POGUES PUSH STYLE INTO HYPERDRIVE
This may sound strange, but for much of the time at the Wiltern Theatre on Thursday, Joe Strummer -- who once fronted the ostensibly punk Clash -- didn't really have the snarl and dangerous edge to front the ostensibly folk Pogues. Filling in for ailing Shane MacGowan, a grippingly charismatic figure, Strummer seemed, well, tame. In part, that's because the British-Irish Pogues wield folk instruments and styles with perhaps even more anarchic spark than the Clash wielded rock 'n' roll tools. Reels and jigs and pub songs flew by in whiskey-fueled hyperdrive on Thursday, the first of two Wiltern nights. You'd have to call it a mess if it wasn't so exhilarating. You'd still have to call it a mess. It whipped the crowd into an impressive frenzy. But it wasn't until after Strummer led the band through the Clash's "London Calling" well into the set that guitarist Philip Chevron stepped forward to sing his aching "Thousands Are Sailing." Then the lyrical and instrumental richness that made the Pogues more than a folk-punk novelty started to unfold.
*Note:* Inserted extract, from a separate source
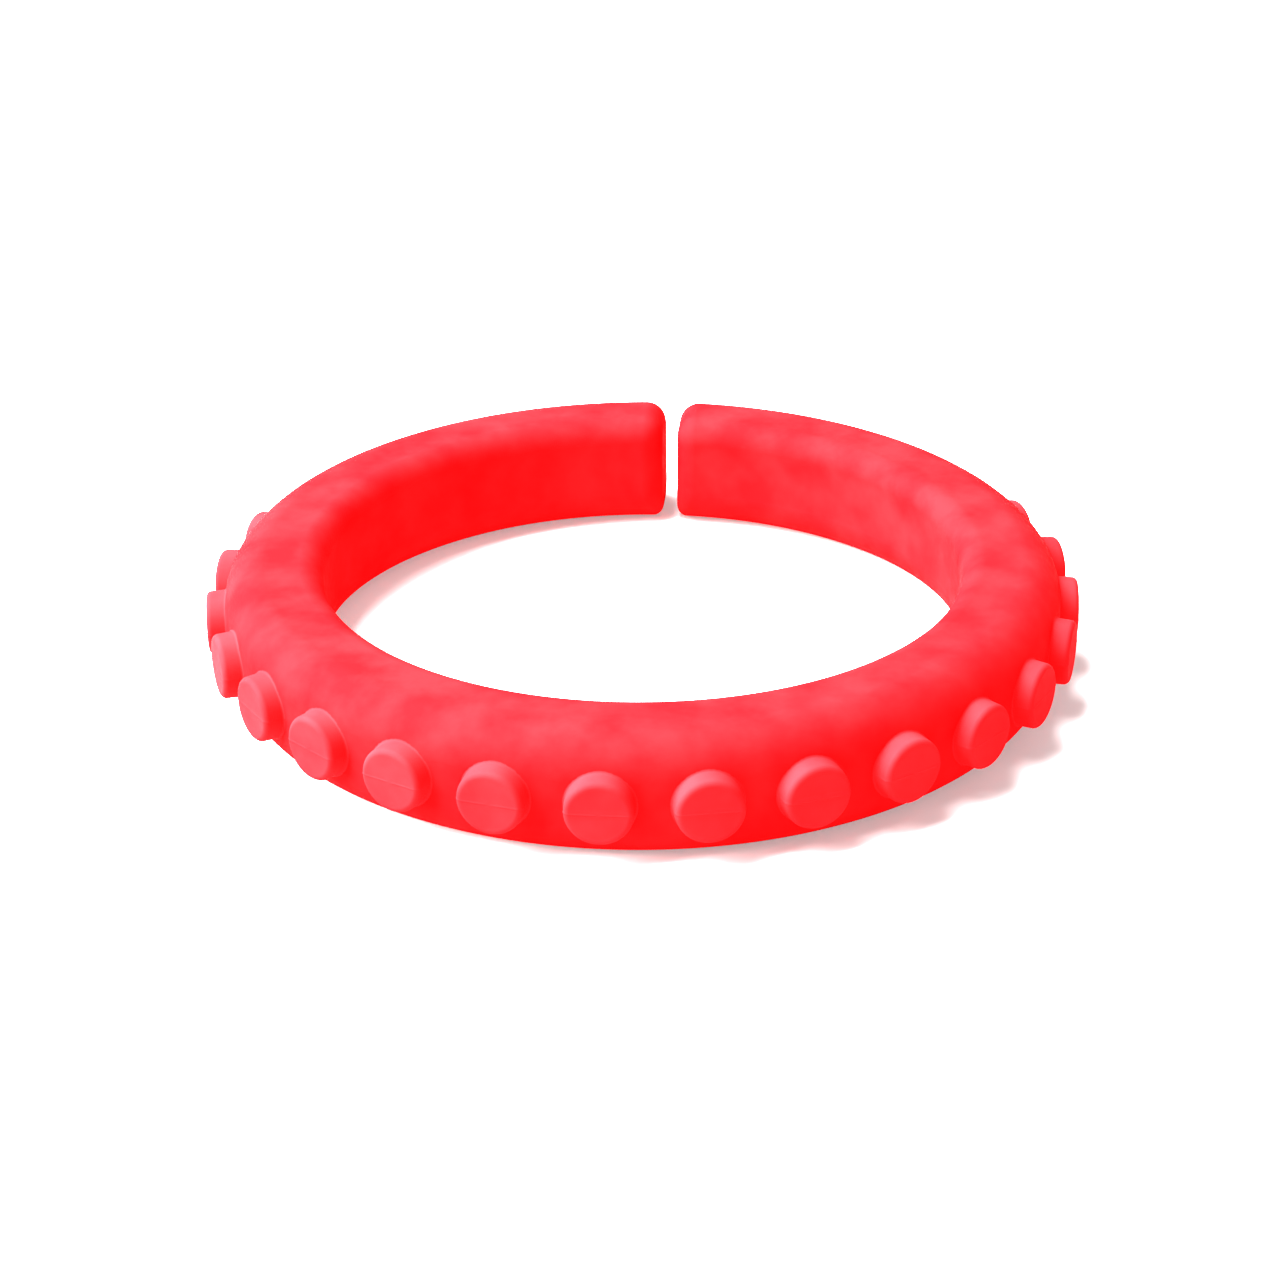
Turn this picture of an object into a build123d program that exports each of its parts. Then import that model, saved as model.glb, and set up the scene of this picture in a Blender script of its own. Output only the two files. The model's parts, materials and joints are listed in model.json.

After that, Strummer seemed to get more into it and the band's spirited camaraderie coalesced, but the former Clashman still never broke out of the guest role, and the band never really found the focus in the past provided by MacGowan, erratic as he could be. Of course, if Strummer -- who had guested alongside MacGowan on a 1987
Pogues tour -- had asserted himself more, he might have risked turning
it into the Joe Strummer Show. But if MacGowan doesn't come back on board
(he also missed the band's last stateside jaunt, opening for Bob Dylan
in 1989), the Pogues better find someone to anchor the anarchy.